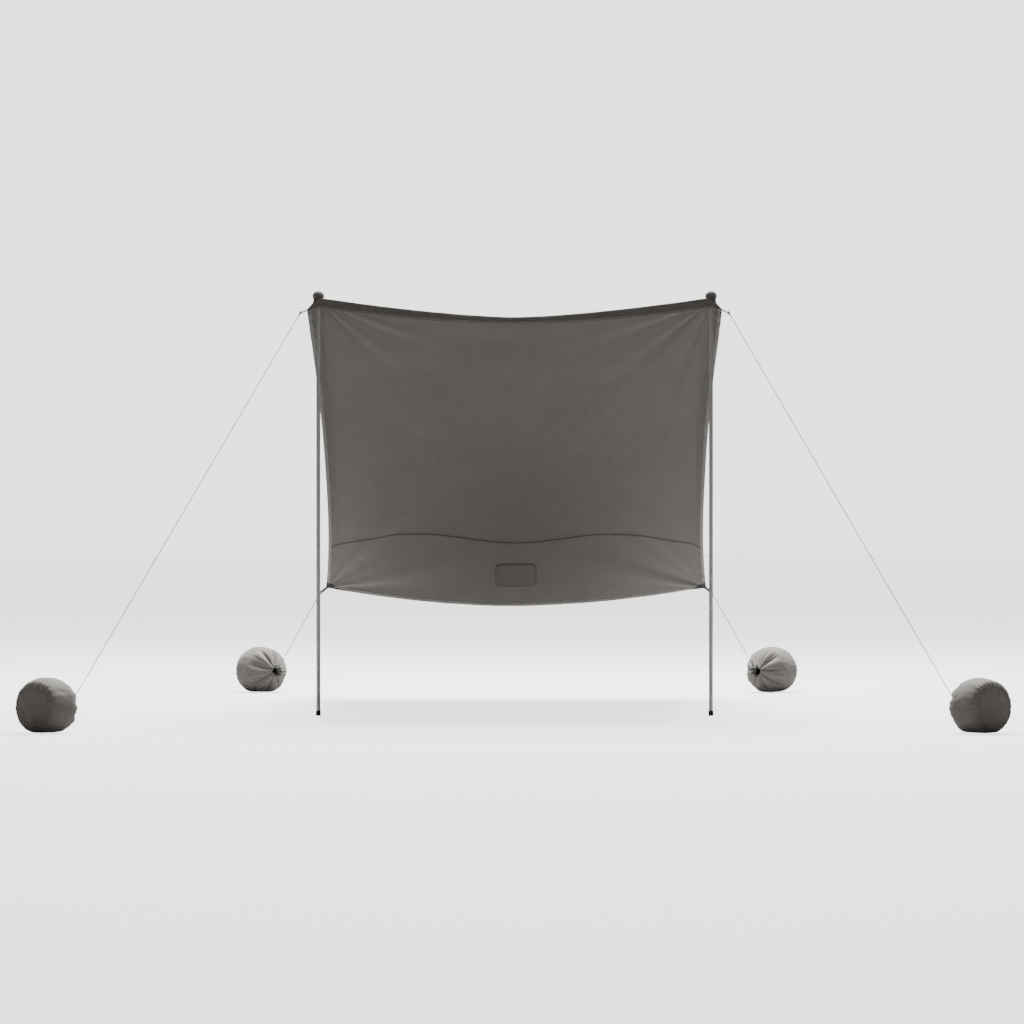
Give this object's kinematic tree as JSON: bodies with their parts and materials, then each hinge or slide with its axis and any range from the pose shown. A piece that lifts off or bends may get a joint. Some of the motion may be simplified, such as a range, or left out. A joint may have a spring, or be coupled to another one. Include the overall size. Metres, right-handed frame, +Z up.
{
  "type": "tarp shelter",
  "caption": "Sloping fabric sun shelter on two shock-corded poles, guyed at its corners to sand-filled anchor bags that stand on the ground.",
  "frame": {"origin": "on the ground, at the middle of the shelter's whole layout", "axes": "+Z up, -Y towards the open front, +X to the right as seen from the front; symmetric about the YZ plane"},
  "size_m": [4.337, 4.1934, 1.9998],
  "materials": {
    "canopy_fabric": "woven polyester, matt",
    "hem_tape": "folded hem, matt",
    "black_webbing": "flat webbing",
    "guyline_cord": "braided cord, satin",
    "drawcord": "braided cord",
    "sand": "dry sand",
    "black_plastic": "moulded, matt",
    "pole_tube": "anodised, satin",
    "ferrule_tube": "drawn, satin",
    "foot_rubber": "moulded, matt",
    "shock_cord": "braided cover",
    "bag_fabric": "woven polyester, matt",
    "spring_steel": "drawn wire"
  },
  "bodies": {
    "shelter": {"canopy_main_panel": "canopy_fabric", "canopy_rear_panel": "canopy_fabric", "front_valance": "canopy_fabric", "front_hem": "hem_tape", "rear_hem": "hem_tape", "left_hem": "hem_tape", "right_hem": "hem_tape", "corner_patches": "black_webbing", "corner_knots": "guyline_cord", "bag_drawcords": "drawcord", "sand_fills": "sand", "left_peak_pocket": "canopy_fabric", "left_peak_patch": "canopy_fabric", "right_peak_pocket": "canopy_fabric", "right_peak_patch": "canopy_fabric", "front_left_corner_strap": "black_webbing", "front_left_guyline": "guyline_cord", "front_left_bag_shell": "bag_fabric", "front_left_bag_end": "bag_fabric", "front_right_corner_strap": "black_webbing", "front_right_guyline": "guyline_cord", "front_right_bag_shell": "bag_fabric", "front_right_bag_end": "bag_fabric", "rear_left_corner_strap": "black_webbing", "rear_left_guyline": "guyline_cord", "rear_left_bag_shell": "bag_fabric", "rear_left_bag_end": "bag_fabric", "rear_right_corner_strap": "black_webbing", "rear_right_guyline": "guyline_cord", "rear_right_bag_shell": "bag_fabric", "rear_right_bag_end": "bag_fabric"},
    "left_pole_top": {"left_pole_cap": "black_plastic", "left_pole_upper_section": "pole_tube", "left_pole_upper_ferrule": "ferrule_tube", "left_pole_shock_cord": "shock_cord"},
    "left_pole_middle": {"left_pole_middle_section": "pole_tube", "left_pole_lower_ferrule": "ferrule_tube"},
    "left_pole_bottom": {"left_pole_lower_section": "pole_tube", "left_pole_foot": "foot_rubber"},
    "right_pole_top": {"right_pole_cap": "black_plastic", "right_pole_upper_section": "pole_tube", "right_pole_upper_ferrule": "ferrule_tube", "right_pole_shock_cord": "shock_cord"},
    "right_pole_middle": {"right_pole_middle_section": "pole_tube", "right_pole_lower_ferrule": "ferrule_tube"},
    "right_pole_bottom": {"right_pole_lower_section": "pole_tube", "right_pole_foot": "foot_rubber"},
    "front_left_lock": {"front_left_lock_body": "black_plastic", "front_left_lock_spring": "spring_steel"},
    "front_left_plunger": {"front_left_lock_plunger": "black_plastic"},
    "front_right_lock": {"front_right_lock_body": "black_plastic", "front_right_lock_spring": "spring_steel"},
    "front_right_plunger": {"front_right_lock_plunger": "black_plastic"},
    "rear_left_lock": {"rear_left_lock_body": "black_plastic", "rear_left_lock_spring": "spring_steel"},
    "rear_left_plunger": {"rear_left_lock_plunger": "black_plastic"},
    "rear_right_lock": {"rear_right_lock_body": "black_plastic", "rear_right_lock_spring": "spring_steel"},
    "rear_right_plunger": {"rear_right_lock_plunger": "black_plastic"}
  },
  "joints": [
    {"name": "left_pole_lean", "type": "hinge", "parent": "shelter", "child": "left_pole_top", "pos_m": [-0.924, -0.4935, 1.975], "axis": [1, 0, 0], "range_deg": [-8, 8]},
    {"name": "left_pole_upper_pull", "type": "slide", "parent": "left_pole_top", "child": "left_pole_middle", "axis": [0, 0, -1], "range_m": [0, 0.05], "stiffness_N_per_m": 60, "springref_m": -0.12, "deforming": ["left_pole_shock_cord"]},
    {"name": "left_pole_lower_pull", "type": "slide", "parent": "left_pole_middle", "child": "left_pole_bottom", "axis": [0, 0, -1], "range_m": [0, 0.05], "stiffness_N_per_m": 60, "springref_m": -0.12, "deforming": ["left_pole_shock_cord"]},
    {"name": "right_pole_lean", "type": "hinge", "parent": "shelter", "child": "right_pole_top", "pos_m": [0.924, -0.4935, 1.975], "axis": [1, 0, 0], "range_deg": [-8, 8]},
    {"name": "right_pole_upper_pull", "type": "slide", "parent": "right_pole_top", "child": "right_pole_middle", "axis": [0, 0, -1], "range_m": [0, 0.05], "stiffness_N_per_m": 60, "springref_m": -0.12, "deforming": ["right_pole_shock_cord"]},
    {"name": "right_pole_lower_pull", "type": "slide", "parent": "right_pole_middle", "child": "right_pole_bottom", "axis": [0, 0, -1], "range_m": [0, 0.05], "stiffness_N_per_m": 60, "springref_m": -0.12, "deforming": ["right_pole_shock_cord"]},
    {"name": "front_left_lock_slide", "type": "slide", "parent": "shelter", "child": "front_left_lock", "axis": [0.3956, 0.5353, 0.7463], "range_m": [0, 0.15]},
    {"name": "front_left_lock_press", "type": "slide", "parent": "front_left_lock", "child": "front_left_plunger", "axis": [-0.8042, 0.5944, 0], "range_m": [0, 0.004], "stiffness_N_per_m": 400, "springref_m": -0.004, "deforming": ["front_left_lock_spring"]},
    {"name": "front_right_lock_slide", "type": "slide", "parent": "shelter", "child": "front_right_lock", "axis": [-0.3956, 0.5353, 0.7463], "range_m": [0, 0.15]},
    {"name": "front_right_lock_press", "type": "slide", "parent": "front_right_lock", "child": "front_right_plunger", "axis": [-0.8042, -0.5944, 0], "range_m": [0, 0.004], "stiffness_N_per_m": 400, "springref_m": -0.004, "deforming": ["front_right_lock_spring"]},
    {"name": "rear_left_lock_slide", "type": "slide", "parent": "shelter", "child": "rear_left_lock", "axis": [0.3844, -0.6603, 0.6452], "range_m": [0, 0.15]},
    {"name": "rear_left_lock_press", "type": "slide", "parent": "rear_left_lock", "child": "rear_left_plunger", "axis": [0.8643, 0.5031, 0], "range_m": [0, 0.004], "stiffness_N_per_m": 400, "springref_m": -0.004, "deforming": ["rear_left_lock_spring"]},
    {"name": "rear_right_lock_slide", "type": "slide", "parent": "shelter", "child": "rear_right_lock", "axis": [-0.3844, -0.6603, 0.6452], "range_m": [0, 0.15]},
    {"name": "rear_right_lock_press", "type": "slide", "parent": "rear_right_lock", "child": "rear_right_plunger", "axis": [0.8643, -0.5031, 0], "range_m": [0, 0.004], "stiffness_N_per_m": 400, "springref_m": -0.004, "deforming": ["rear_right_lock_spring"]}
  ]
}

══════════════════════════════

■ Set exercise ■
Return every line exactly.

■ Task response ■
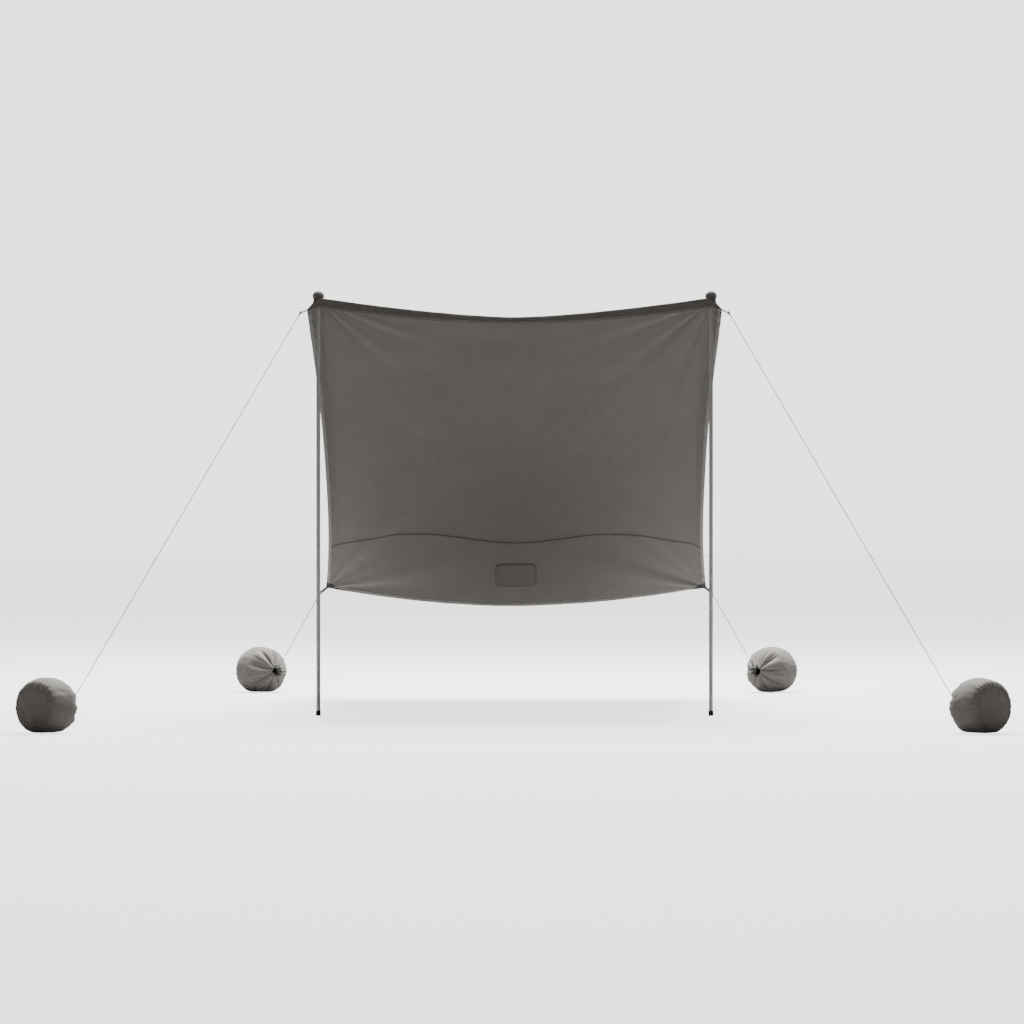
Give this object's kinematic tree as JSON: bodies with their parts and materials, then each hinge or slide with its axis and any range from the pose shown. A piece that lifts off or bends may get a joint. Some of the motion may be simplified, such as a range, or left out. A joint may have a spring, or be coupled to another one. Include the overall size. Metres, right-handed frame, +Z up.
{
  "type": "tarp shelter",
  "caption": "Sloping fabric sun shelter on two shock-corded poles, guyed at its corners to sand-filled anchor bags that stand on the ground.",
  "frame": {"origin": "on the ground, at the middle of the shelter's whole layout", "axes": "+Z up, -Y towards the open front, +X to the right as seen from the front; symmetric about the YZ plane"},
  "size_m": [4.337, 4.1934, 1.9998],
  "materials": {
    "canopy_fabric": "woven polyester, matt",
    "hem_tape": "folded hem, matt",
    "black_webbing": "flat webbing",
    "guyline_cord": "braided cord, satin",
    "drawcord": "braided cord",
    "sand": "dry sand",
    "black_plastic": "moulded, matt",
    "pole_tube": "anodised, satin",
    "ferrule_tube": "drawn, satin",
    "foot_rubber": "moulded, matt",
    "shock_cord": "braided cover",
    "bag_fabric": "woven polyester, matt",
    "spring_steel": "drawn wire"
  },
  "bodies": {
    "shelter": {"canopy_main_panel": "canopy_fabric", "canopy_rear_panel": "canopy_fabric", "front_valance": "canopy_fabric", "front_hem": "hem_tape", "rear_hem": "hem_tape", "left_hem": "hem_tape", "right_hem": "hem_tape", "corner_patches": "black_webbing", "corner_knots": "guyline_cord", "bag_drawcords": "drawcord", "sand_fills": "sand", "left_peak_pocket": "canopy_fabric", "left_peak_patch": "canopy_fabric", "right_peak_pocket": "canopy_fabric", "right_peak_patch": "canopy_fabric", "front_left_corner_strap": "black_webbing", "front_left_guyline": "guyline_cord", "front_left_bag_shell": "bag_fabric", "front_left_bag_end": "bag_fabric", "front_right_corner_strap": "black_webbing", "front_right_guyline": "guyline_cord", "front_right_bag_shell": "bag_fabric", "front_right_bag_end": "bag_fabric", "rear_left_corner_strap": "black_webbing", "rear_left_guyline": "guyline_cord", "rear_left_bag_shell": "bag_fabric", "rear_left_bag_end": "bag_fabric", "rear_right_corner_strap": "black_webbing", "rear_right_guyline": "guyline_cord", "rear_right_bag_shell": "bag_fabric", "rear_right_bag_end": "bag_fabric"},
    "left_pole_top": {"left_pole_cap": "black_plastic", "left_pole_upper_section": "pole_tube", "left_pole_upper_ferrule": "ferrule_tube", "left_pole_shock_cord": "shock_cord"},
    "left_pole_middle": {"left_pole_middle_section": "pole_tube", "left_pole_lower_ferrule": "ferrule_tube"},
    "left_pole_bottom": {"left_pole_lower_section": "pole_tube", "left_pole_foot": "foot_rubber"},
    "right_pole_top": {"right_pole_cap": "black_plastic", "right_pole_upper_section": "pole_tube", "right_pole_upper_ferrule": "ferrule_tube", "right_pole_shock_cord": "shock_cord"},
    "right_pole_middle": {"right_pole_middle_section": "pole_tube", "right_pole_lower_ferrule": "ferrule_tube"},
    "right_pole_bottom": {"right_pole_lower_section": "pole_tube", "right_pole_foot": "foot_rubber"},
    "front_left_lock": {"front_left_lock_body": "black_plastic", "front_left_lock_spring": "spring_steel"},
    "front_left_plunger": {"front_left_lock_plunger": "black_plastic"},
    "front_right_lock": {"front_right_lock_body": "black_plastic", "front_right_lock_spring": "spring_steel"},
    "front_right_plunger": {"front_right_lock_plunger": "black_plastic"},
    "rear_left_lock": {"rear_left_lock_body": "black_plastic", "rear_left_lock_spring": "spring_steel"},
    "rear_left_plunger": {"rear_left_lock_plunger": "black_plastic"},
    "rear_right_lock": {"rear_right_lock_body": "black_plastic", "rear_right_lock_spring": "spring_steel"},
    "rear_right_plunger": {"rear_right_lock_plunger": "black_plastic"}
  },
  "joints": [
    {"name": "left_pole_lean", "type": "hinge", "parent": "shelter", "child": "left_pole_top", "pos_m": [-0.924, -0.4935, 1.975], "axis": [1, 0, 0], "range_deg": [-8, 8]},
    {"name": "left_pole_upper_pull", "type": "slide", "parent": "left_pole_top", "child": "left_pole_middle", "axis": [0, 0, -1], "range_m": [0, 0.05], "stiffness_N_per_m": 60, "springref_m": -0.12, "deforming": ["left_pole_shock_cord"]},
    {"name": "left_pole_lower_pull", "type": "slide", "parent": "left_pole_middle", "child": "left_pole_bottom", "axis": [0, 0, -1], "range_m": [0, 0.05], "stiffness_N_per_m": 60, "springref_m": -0.12, "deforming": ["left_pole_shock_cord"]},
    {"name": "right_pole_lean", "type": "hinge", "parent": "shelter", "child": "right_pole_top", "pos_m": [0.924, -0.4935, 1.975], "axis": [1, 0, 0], "range_deg": [-8, 8]},
    {"name": "right_pole_upper_pull", "type": "slide", "parent": "right_pole_top", "child": "right_pole_middle", "axis": [0, 0, -1], "range_m": [0, 0.05], "stiffness_N_per_m": 60, "springref_m": -0.12, "deforming": ["right_pole_shock_cord"]},
    {"name": "right_pole_lower_pull", "type": "slide", "parent": "right_pole_middle", "child": "right_pole_bottom", "axis": [0, 0, -1], "range_m": [0, 0.05], "stiffness_N_per_m": 60, "springref_m": -0.12, "deforming": ["right_pole_shock_cord"]},
    {"name": "front_left_lock_slide", "type": "slide", "parent": "shelter", "child": "front_left_lock", "axis": [0.3956, 0.5353, 0.7463], "range_m": [0, 0.15]},
    {"name": "front_left_lock_press", "type": "slide", "parent": "front_left_lock", "child": "front_left_plunger", "axis": [-0.8042, 0.5944, 0], "range_m": [0, 0.004], "stiffness_N_per_m": 400, "springref_m": -0.004, "deforming": ["front_left_lock_spring"]},
    {"name": "front_right_lock_slide", "type": "slide", "parent": "shelter", "child": "front_right_lock", "axis": [-0.3956, 0.5353, 0.7463], "range_m": [0, 0.15]},
    {"name": "front_right_lock_press", "type": "slide", "parent": "front_right_lock", "child": "front_right_plunger", "axis": [-0.8042, -0.5944, 0], "range_m": [0, 0.004], "stiffness_N_per_m": 400, "springref_m": -0.004, "deforming": ["front_right_lock_spring"]},
    {"name": "rear_left_lock_slide", "type": "slide", "parent": "shelter", "child": "rear_left_lock", "axis": [0.3844, -0.6603, 0.6452], "range_m": [0, 0.15]},
    {"name": "rear_left_lock_press", "type": "slide", "parent": "rear_left_lock", "child": "rear_left_plunger", "axis": [0.8643, 0.5031, 0], "range_m": [0, 0.004], "stiffness_N_per_m": 400, "springref_m": -0.004, "deforming": ["rear_left_lock_spring"]},
    {"name": "rear_right_lock_slide", "type": "slide", "parent": "shelter", "child": "rear_right_lock", "axis": [-0.3844, -0.6603, 0.6452], "range_m": [0, 0.15]},
    {"name": "rear_right_lock_press", "type": "slide", "parent": "rear_right_lock", "child": "rear_right_plunger", "axis": [0.8643, -0.5031, 0], "range_m": [0, 0.004], "stiffness_N_per_m": 400, "springref_m": -0.004, "deforming": ["rear_right_lock_spring"]}
  ]
}